2. CARPERPETUATION (kar' pur pet u a shun) n. The act, when vacuuming, of running over a string or a piece of lint at least a dozen times, reaching over and picking it up, examining it, then putting it back down to give the vacuum one more chance.

3. DISCONFECT (dis kon fekt') v. To sterilize the piece of confection (lolly) you dropped on the floor by blowing on it, assuming this will somehow 'remove' all the germs.

4. ELBONICS (el bon' iks) n. The actions of two people maneuvering for one armrest in a movie theater.

5. FRUST (frust) n. The small line of debris that refuses to be swept onto the dust pan and keeps backing a person across the room until he finally decides to give up and sweep it under the rug.

6. LACTOMANGULATION (lak' toh man gyu lay' shun) n. Manhandling the "open here" spout on a milk container so badly that one has to resort to the 'illegal' side.
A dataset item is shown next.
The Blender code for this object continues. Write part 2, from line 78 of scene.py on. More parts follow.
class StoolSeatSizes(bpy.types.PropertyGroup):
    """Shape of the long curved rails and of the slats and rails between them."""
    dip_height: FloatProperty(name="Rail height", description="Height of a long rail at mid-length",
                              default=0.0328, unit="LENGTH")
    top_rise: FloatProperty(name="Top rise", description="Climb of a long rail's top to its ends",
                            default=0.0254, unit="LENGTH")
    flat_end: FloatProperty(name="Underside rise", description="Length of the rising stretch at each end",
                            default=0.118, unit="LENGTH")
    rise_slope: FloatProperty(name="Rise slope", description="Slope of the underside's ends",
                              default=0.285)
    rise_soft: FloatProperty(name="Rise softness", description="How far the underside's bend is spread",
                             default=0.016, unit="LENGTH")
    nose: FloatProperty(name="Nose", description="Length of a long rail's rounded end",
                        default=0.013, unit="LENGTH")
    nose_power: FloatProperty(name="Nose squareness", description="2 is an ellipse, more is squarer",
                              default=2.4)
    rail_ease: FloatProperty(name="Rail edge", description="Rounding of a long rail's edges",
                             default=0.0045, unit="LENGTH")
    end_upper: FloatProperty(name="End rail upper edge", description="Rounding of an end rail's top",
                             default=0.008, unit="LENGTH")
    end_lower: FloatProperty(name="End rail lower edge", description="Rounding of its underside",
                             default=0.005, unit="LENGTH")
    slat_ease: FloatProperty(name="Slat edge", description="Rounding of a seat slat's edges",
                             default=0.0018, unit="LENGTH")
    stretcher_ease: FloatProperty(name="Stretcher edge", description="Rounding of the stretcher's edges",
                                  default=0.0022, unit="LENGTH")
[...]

7. PEPPIER (peph ee ay') n. The waiter at a fancy restaurant whose sole purpose seems to be walking around asking diners if they want fresh ground pepper.

8. PHONESIA (fo nee' zhuh) n. The affliction of dialing a phone number and forgetting whom you were calling just as they answer.

9. PUPKUS (pup' kus) n. The moist residue left on a window after a dog presses its nose to it.

10. TELECRASTINATION (tel e kras tin ay' shun) n. The act of always letting the phone ring at least twice before you pick it up, even when you're only six inches away.